The Lord spoke to Moses, saying: Speak to Aaron and his sons, saying, Thus you shall bless the Israelites: You shall say to them, The Lord bless you and keep you; the Lord make his face to shine upon you, and be gracious to you; the Lord lift up his countenance upon you, and give you peace. So they shall put my name on the Israelites, and I will bless them (Numbers 6:22-27).

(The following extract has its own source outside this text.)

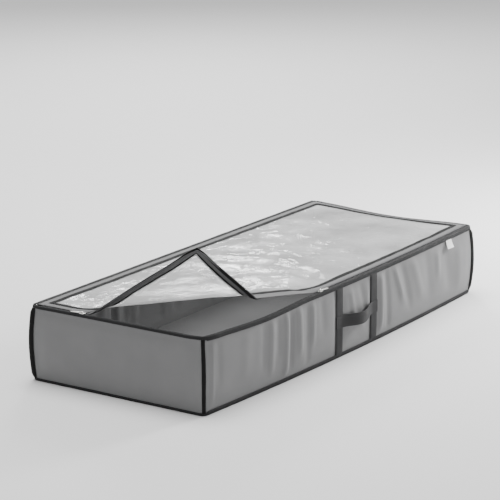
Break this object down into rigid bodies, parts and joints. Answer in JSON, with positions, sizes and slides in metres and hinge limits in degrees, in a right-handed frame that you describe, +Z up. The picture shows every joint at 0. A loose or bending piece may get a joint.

Every day for the past 3,000+ years, these words of blessing have been spoken to the people of Israel. This "priestly blessing," named as such because it was given to Aaron and his sons, the hereditary priesthood of Tabernacle and Temple, has echoed through the ages, in that lineage, and adopted by the presiding ministers of the Christian Church.*
The photo above is contemporary, taken yesterday. "A descendant of the priestly caste pronounces the High Priest Aharon's blessing at the Western Wall," 70,000 attend Priestly Blessing at Western Wall, Jerusalem World News, 12/31/11.
They are said so often, it may take some effort to hear them.
In their Biblical context, they come at the end of several chapters of instruction for organizing the priestly class, the Levites and the sons of Kohath. Even after the destruction of the Temple in Jerusalem, we see these kohanim still (in the surname Cohen).
* The blessing has even made its way into popular culture. In the TV series Star Trek, Mr. Spock's Vulcan greeting of "Live long and prosper" might be seen as a simplified and secular version of the priestly blessing. Especially as the original actor in the role, Leonard Nimoy mirrored the gesture of the kohanim from his childhood synagogue.